A advogada Stéphanie Nery, especialista em direito condominial, afirma que a convivência entre condôminos é regulamentada por um regimento interno, mas que o bom-senso deve prevalecer sempre, em todos os casos. Ao Bahia Notícias, ela diz que a permanência de animais em unidades habitacionais é motivo de polêmica, desconforto, e diz haver dois pontos a serem observados. “Existem pessoas que não gostam de animais e pessoas que gostam.
Atualmente, vivemos em uma sociedade com condôminos novos, casal jovem, por exemplo, que não tem filhos, mas tem um cachorro que tratam como se filho fosse. Para aqueles que não gostam de animal, qualquer latido se torna um problema. E tem aqueles que, por acharem que os cachorros são filhos, também, de forma exagerada, querem que esse cachorro participe de tudo e esteja presente em todos ambientes”. A advogada afirma que a convenção é criada pelos próprios proprietários dos imóveis. As regras podem ser modificadas com o tempo.
Nesta questão da permanência de animais, o direito da coletividade acaba se sobrepondo, em tese, ao direito individual. “O que se leva em consideração é o direito à propriedade desse indivíduo e, principalmente, se esse animal não gera um problema no condomínio, como para segurança. Se o animal não gera nenhum risco, ainda que haja uma norma proibindo, essa norma vai continuar valendo.

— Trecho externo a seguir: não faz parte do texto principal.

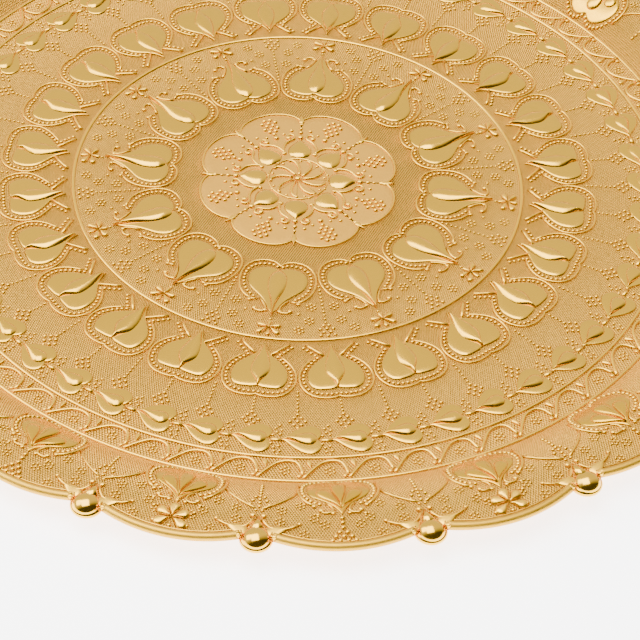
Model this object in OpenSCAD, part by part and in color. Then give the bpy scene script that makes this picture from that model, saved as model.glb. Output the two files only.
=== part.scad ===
// Round serving tray in brass with a scalloped rim, in millimetres.
// The pressed pan is one sheet. An applied half-round border follows its edge
// in one length per scallop, and a cast drop covers each joint of the border.
// The frame has its origin at the centre of the underside, with +Z up.

/* [Pan] */
// thickness of the pressed sheet
sheet_t = 1.0; // [0.6:0.1:2]
// radius at which the flat floor meets the wall
floor_r = 142.6; // [100:0.2:180]
// radius of the rounded wall's profile
wall_round = 28.0; // [15:0.5:45]
// steepness of the wall where it leaves the floor
wall_slope = 47; // [25:1:70]
// fall of the flange from its crest to the middle of a scallop
flange_fall = 0.7; // [0:0.1:2]

/* [Raised lines of the floor] */
// radius of the ring inside the outer row of hearts
rib_in_r = 80.0; // [60:0.1:100]
// radius of the ring inside the row of arches
rib_mid_r = 132.1; // [120:0.1:136]
// radius of the ring at the foot of the wall
rib_out_r = 141.9; // [137:0.1:142]
// half width of each raised ring
rib_half_w = 0.7; // [0.3:0.05:1.2]

/* [Relief] */
// height of the raised hearts and leaves above the floor
relief_h = 0.9; // [0.3:0.1:2]
// number of hearts in the inner row
inner_count = 12; // [6:1:18]
// number of hearts in the outer row
outer_count = 24; // [12:1:36]
// number of leaves in the chain
leaf_count = 48; // [24:1:60]
// number of lobes round the central medallion
lobe_count = 8; // [4:1:12]

/* [Rim] */
// number of scallops, and so of border lengths and of drops
scallops = 20; // [20:1:20]
// distance from the tray's centre to the centre of each scallop's arc
scallop_c = 125.6; // [110:0.2:140]
// outside radius of each scallop's arc
scallop_r = 51.0; // [40:0.2:60]
// turn of the first joint between scallops, from +X
first_joint = -91.8; // [-109.8:0.1:-91.8]
// diameter of the border wire
border_d = 2.9; // [2:0.1:4]
// depth of the seat that takes the sheet's edge in the border
seat_depth = 0.9; // [0.4:0.1:1.2]

/* [Drop] */
// radius of the round lobe under the drop's ball
lobe_r = 5.3; // [4:0.1:7]
// distance from the tray's centre to the ball
ball_at = 172.0; // [168:0.1:176]
// diameter of the ball
ball_d = 6.2; // [4:0.1:8]
// distance from the tray's centre to the drop's tip
tip_at = 164.6; // [160:0.1:168]
// diameter of the small curl on each side of the drop
curl_d = 2.4; // [1.5:0.1:3.5]

/* [Hidden] */
$fn = 96;
seat_gap = 0.02;
step_angle = 360 / scallops;
floor_z = sheet_t;
crest_r = floor_r + wall_round * sin(wall_slope);
crest_z = floor_z + wall_round * (1 - cos(wall_slope));
round_z = crest_z - wall_round;
border_r = border_d / 2;
border_arc_r = scallop_r - border_r;
sheet_arc_r = border_arc_r - border_r + seat_depth;
edge_r = scallop_c + sheet_arc_r;
flange_slope = flange_fall / (edge_r - crest_r);
edge_z = crest_z - flange_fall;
border_z = edge_z - sheet_t / 2 + 0.3;
lobe_low = border_z - border_r;
lobe_top = border_z + border_r - 0.5;
ball_z = border_z + 0.3;
// half of the turn of a border length about its scallop's centre, to the joint
half_turn = atan2(ball_at * sin(step_angle / 2), ball_at * cos(step_angle / 2) - scallop_c);
tail_start = 1;
tail_r = ball_d / 2 - 0.5;
tail_tip_r = 0.5;
// place of each curl beside the lobe, inwards and sideways from the ball
curl_in = 3.8;
curl_side = 4.5;
// radii between which the cutting shapes reach past the sheet
cut_in_r = crest_r - 6;
cut_out_r = ball_at + lobe_r + 5;
slab_side = 2 * lobe_r;

// Angle of the joint before scallop i, and of the middle of scallop i, from 1.
function joint_angle(i) = first_joint + (i - 1) * step_angle;
function mid_angle(i) = joint_angle(i) + step_angle / 2;

// Half section of the sheet: floor, rounded wall and flange, out to radius r.
module sheet_section(r) {
    // floor
    square([floor_r, sheet_t]);
    // wall, a band of a circle that is level at the crest
    intersection() {
        difference() {
            translate([crest_r, round_z]) circle(r = wall_round, $fn = 360);
            translate([crest_r, round_z]) circle(r = wall_round - sheet_t, $fn = 360);
        }
        polygon([
            [crest_r, round_z],
            [crest_r, crest_z + 1],
            [floor_r - 4, crest_z + 1],
            [floor_r - 4, 0],
            [floor_r + 1, 0]
        ]);
    }
    // flange, falling gently to its edge
    polygon([
        [crest_r, crest_z],
        [r, flange_z(r)],
        [r, flange_z(r) - sheet_t],
        [crest_r, crest_z - sheet_t]
    ]);
}

// The sheet as a body of revolution, before its edge is cut to scallops.
module sheet_round() {
    rotate_extrude($fn = 180) sheet_section(scallop_c + scallop_r);
}

// Plan of the scalloped edge, with arcs of radius r.
module scallop_plan(r) {
    circle(r = scallop_c + 20, $fn = 180);
    for (i = [1:scallops])
        rotate(mid_angle(i)) translate([scallop_c, 0]) circle(r = r, $fn = 180);
}

// Plan of a heart, tip at the origin, lobes towards +X.
module heart_plan(length, width) {
    lobe = width * 0.28;
    side = width / 2 - lobe;
    for (s = [-1, 1])
        translate([length - lobe, s * side]) circle(r = lobe);
    polygon([
        [0, 0],
        [length * 0.35, -width * 0.12],
        [length - lobe - width * 0.2, -width * 0.41],
        [length - lobe, -side],
        [length - lobe * 0.6, 0],
        [length - lobe, side],
        [length - lobe - width * 0.2, width * 0.41],
        [length * 0.35, width * 0.12]
    ]);
}

// Plan of a leaf, point at the origin, round end towards +X.
module leaf_plan(length, width) {
    translate([length - width / 2, 0]) circle(d = width);
    polygon([
        [0, 0],
        [length - width * 0.7, -width * 0.458],
        [length - width / 2, 0],
        [length - width * 0.7, width * 0.458]
    ]);
}

// The raised hearts, leaves and medallion, standing on the floor.
module relief() {
    translate([0, 0, floor_z - 0.3]) linear_extrude(relief_h + 0.3) {
        for (k = [0:inner_count - 1])
            rotate(-95 + k * 360 / inner_count) translate([69, 0]) mirror([1, 0])
                heart_plan(23.2, 20.2);
        for (k = [0:outer_count - 1])
            rotate(-95 + k * 360 / outer_count) translate([82, 0])
                heart_plan(20.3, 17.9);
        for (k = [0:leaf_count - 1])
            rotate(-91.2 + k * 360 / leaf_count) translate([124.5, -6.7]) rotate(90)
                leaf_plan(13.4, 12.0);
        for (k = [0:lobe_count - 1])
            rotate(90 + k * 360 / lobe_count) translate([15.5, 0]) circle(r = 3.4);
        circle(r = 10, $fn = 96);
    }
}

// Raised half-round rings of the floor.
module floor_ribs() {
    for (r = [rib_in_r, rib_mid_r, rib_out_r])
        translate([0, 0, floor_z]) rotate_extrude($fn = 180)
            translate([r, 0]) circle(r = rib_half_w, $fn = 24);
}

module tray_pan() {
    color([0.85, 0.70, 0.40]) {
        intersection() {
            sheet_round();
            translate([0, 0, -1]) linear_extrude(crest_z + 2) scallop_plan(sheet_arc_r);
        }
        relief();
        intersection() {
            floor_ribs();
            cylinder(r = floor_r, h = crest_z, $fn = 180);
        }
    }
}

// Height of the flange's top at radius r, on the line that falls from the crest.
function flange_z(r) = crest_z - flange_slope * (r - crest_r);

// A wedge of a body of revolution, one step either side of the angle a.
module wedge(a) {
    rotate(a - step_angle) rotate_extrude(angle = 2 * step_angle, $fn = 180) children();
}

// The sheet's edge about scallop i, with a little room for fitting.
module sheet_edge(i) {
    intersection() {
        wedge(mid_angle(i)) polygon([
            [cut_in_r, flange_z(cut_in_r) + seat_gap],
            [cut_out_r, flange_z(cut_out_r) + seat_gap],
            [cut_out_r, flange_z(cut_out_r) - sheet_t - seat_gap],
            [cut_in_r, flange_z(cut_in_r) - sheet_t - seat_gap]
        ]);
        rotate(mid_angle(i)) translate([scallop_c, 0, 0])
            cylinder(r = sheet_arc_r + seat_gap, h = crest_z + 2, $fn = 180);
    }
}

// A slab along the flange at the angle a: from low below the flange's top, to high above it.
module flange_slab(a, low, high) {
    rotate(a) translate([crest_r, 0, crest_z]) rotate([0, atan(flange_slope), 0])
        translate([cut_in_r - crest_r, -slab_side, -low])
            cube([cut_out_r - cut_in_r, 2 * slab_side, low + high]);
}

// One length of border, from joint to joint, seated on the sheet's edge.
module rim_border(i) {
    color([0.87, 0.72, 0.42]) difference() {
        rotate(mid_angle(i)) translate([scallop_c, 0, border_z])
            rotate([0, 0, -half_turn]) rotate_extrude(angle = 2 * half_turn, $fn = 180)
                translate([border_arc_r, 0]) circle(r = border_r, $fn = 48);
        sheet_edge(i);
        for (j = [i, i + 1])
            rotate(joint_angle(j)) translate([ball_at, 0, 0])
                cylinder(r = lobe_r + seat_gap, h = crest_z + 6);
    }
}

// The lobe of a drop, slotted for the sheet's edge.
module drop_lobe(i) {
    difference() {
        rotate(joint_angle(i)) translate([ball_at, 0, lobe_low])
            cylinder(r = lobe_r, h = lobe_top - lobe_low);
        for (j = [i - 1, i])
            intersection() {
                flange_slab(joint_angle(i), sheet_t + seat_gap, seat_gap);
                rotate(mid_angle(j)) translate([scallop_c, 0, 0])
                    cylinder(r = sheet_arc_r + seat_gap, h = crest_z + 2, $fn = 180);
            }
    }
}

// The ball, tail and curls of a drop, which stand on the flange.
module drop_crown(i) {
    difference() {
        rotate(joint_angle(i)) {
            translate([ball_at, 0, ball_z]) sphere(d = ball_d);
            translate([ball_at - tail_start, 0, ball_z]) rotate([0, -90, 0])
                cylinder(r1 = tail_r, r2 = tail_tip_r, h = ball_at - tail_start - tip_at);
            for (s = [-1, 1])
                translate([ball_at - curl_in, s * curl_side, ball_z]) sphere(d = curl_d);
        }
        flange_slab(joint_angle(i), crest_z - 1, seat_gap);
    }
}

// One cast drop, which covers the joint before border length i.
module rim_drop(i) {
    color([0.88, 0.74, 0.44]) {
        drop_lobe(i);
        drop_crown(i);
    }
}

tray_pan();
rim_border(1);  // rim_border_01
rim_border(2);  // rim_border_02
rim_border(3);  // rim_border_03
rim_border(4);  // rim_border_04
rim_border(5);  // rim_border_05
rim_border(6);  // rim_border_06
rim_border(7);  // rim_border_07
rim_border(8);  // rim_border_08
rim_border(9);  // rim_border_09
rim_border(10);  // rim_border_10
rim_border(11);  // rim_border_11
rim_border(12);  // rim_border_12
rim_border(13);  // rim_border_13
rim_border(14);  // rim_border_14
rim_border(15);  // rim_border_15
rim_border(16);  // rim_border_16
rim_border(17);  // rim_border_17
rim_border(18);  // rim_border_18
rim_border(19);  // rim_border_19
rim_border(20);  // rim_border_20
rim_drop(1);  // rim_drop_01
rim_drop(2);  // rim_drop_02
rim_drop(3);  // rim_drop_03
rim_drop(4);  // rim_drop_04
rim_drop(5);  // rim_drop_05
rim_drop(6);  // rim_drop_06
rim_drop(7);  // rim_drop_07
rim_drop(8);  // rim_drop_08
rim_drop(9);  // rim_drop_09
rim_drop(10);  // rim_drop_10
rim_drop(11);  // rim_drop_11
rim_drop(12);  // rim_drop_12
rim_drop(13);  // rim_drop_13
rim_drop(14);  // rim_drop_14
rim_drop(15);  // rim_drop_15
rim_drop(16);  // rim_drop_16
rim_drop(17);  // rim_drop_17
rim_drop(18);  // rim_drop_18
rim_drop(19);  // rim_drop_19
rim_drop(20);  // rim_drop_20
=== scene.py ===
"""Looks of the brass serving tray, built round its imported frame."""

import math

import bmesh
import bpy
from mathutils import Matrix, Vector


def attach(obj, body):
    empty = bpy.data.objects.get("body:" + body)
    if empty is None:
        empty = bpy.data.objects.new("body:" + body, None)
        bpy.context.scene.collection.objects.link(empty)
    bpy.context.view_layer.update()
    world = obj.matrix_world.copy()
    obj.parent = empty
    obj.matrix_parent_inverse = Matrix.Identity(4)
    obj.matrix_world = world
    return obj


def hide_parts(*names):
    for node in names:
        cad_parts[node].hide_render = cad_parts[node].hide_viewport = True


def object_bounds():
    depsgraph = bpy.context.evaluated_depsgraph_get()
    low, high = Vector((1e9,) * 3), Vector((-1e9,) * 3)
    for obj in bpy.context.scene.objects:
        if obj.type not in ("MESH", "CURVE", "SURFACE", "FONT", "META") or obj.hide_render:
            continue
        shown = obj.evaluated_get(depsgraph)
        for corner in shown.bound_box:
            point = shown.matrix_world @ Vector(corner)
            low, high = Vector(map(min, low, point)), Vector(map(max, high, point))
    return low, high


bl_info = {
    "name": "Embossed Brass Tray",
    "version": (1, 0, 0),
    "blender": (4, 5, 0),
    "location": "View3D > Sidebar > Brass Tray",
    "description": "Builds the embossed sheet, border and drops of a round brass tray",
    "category": "Object",
}

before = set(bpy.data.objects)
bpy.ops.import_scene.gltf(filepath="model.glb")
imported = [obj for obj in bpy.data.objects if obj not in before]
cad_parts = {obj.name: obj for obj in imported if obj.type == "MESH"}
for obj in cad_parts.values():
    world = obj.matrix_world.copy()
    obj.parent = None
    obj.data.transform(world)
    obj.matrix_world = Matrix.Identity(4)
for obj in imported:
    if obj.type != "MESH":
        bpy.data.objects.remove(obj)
cad_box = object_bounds()

# Motifs are drawn in millimetres and made metres as they become pieces.
MM = 0.001
# How far a motif's foot goes below the sheet's top face.
FOOT = 0.25
# A point this far above the sheet counts as fully raised and gets no painted shade.
FULL_RISE = 0.40
# What keeps the sheet's underside clear of the surface it stands on, in metres.
CLEARANCE = 0.00001
# Turns of the first motif of each row.
HEARTS_TURN = math.radians(-95.0)
LEAVES_TURN = math.radians(-94.3)
ARCHES_TURN = math.radians(-95.3)
LOBES_TURN = math.radians(-67.5)
BOSSES_TURN = math.radians(90.0)
# Height of the medallion's raised ground, and of the foot of the motifs on it.
MEDAL_RISE = 0.14
MEDAL_BASE = 0.1
# Spacing of the beads along a dotted stem.
STEM_PITCH = 1.7


# ------------------------------------------------------------------ settings


def length(name, description, default):
    """A property in metres."""
    return bpy.props.FloatProperty(name=name, description=description, default=default, unit="LENGTH")


def angle(name, description, degrees):
    """An angle property whose default is given in degrees."""
    return bpy.props.FloatProperty(
        name=name, description=description, default=math.radians(degrees), subtype="ANGLE", unit="ROTATION"
    )


def share(name, description, default):
    """A property from 0 to 1."""
    return bpy.props.FloatProperty(name=name, description=description, default=default, subtype="FACTOR")


def colour(name, description, default):
    """A colour property."""
    return bpy.props.FloatVectorProperty(
        name=name, description=description, default=default, subtype="COLOR", size=3
    )


def number(name, description, default):
    """A whole number property."""
    return bpy.props.IntProperty(name=name, description=description, default=default)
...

Mas no caso concreto, vai ser relativizada para que esse animal possa permanecer no imóvel”, pondera Stephanie, completando: “Se for uma gestante, com gravidez de risco, isso pode ser relativizado, pois ela não poderá segurar o animal, o tempo todo, para andar com ele em áreas comuns”. “O que a gente sempre orienta nas assembleias é que haja o bom senso. Você não vai permitir que o animal trafegue na área da piscina por conta de pelo, por risco de interferir na saúde dos demais condôminos. O que se tem que estabelecer são regras que possam permitir o bom convívio”, reflete.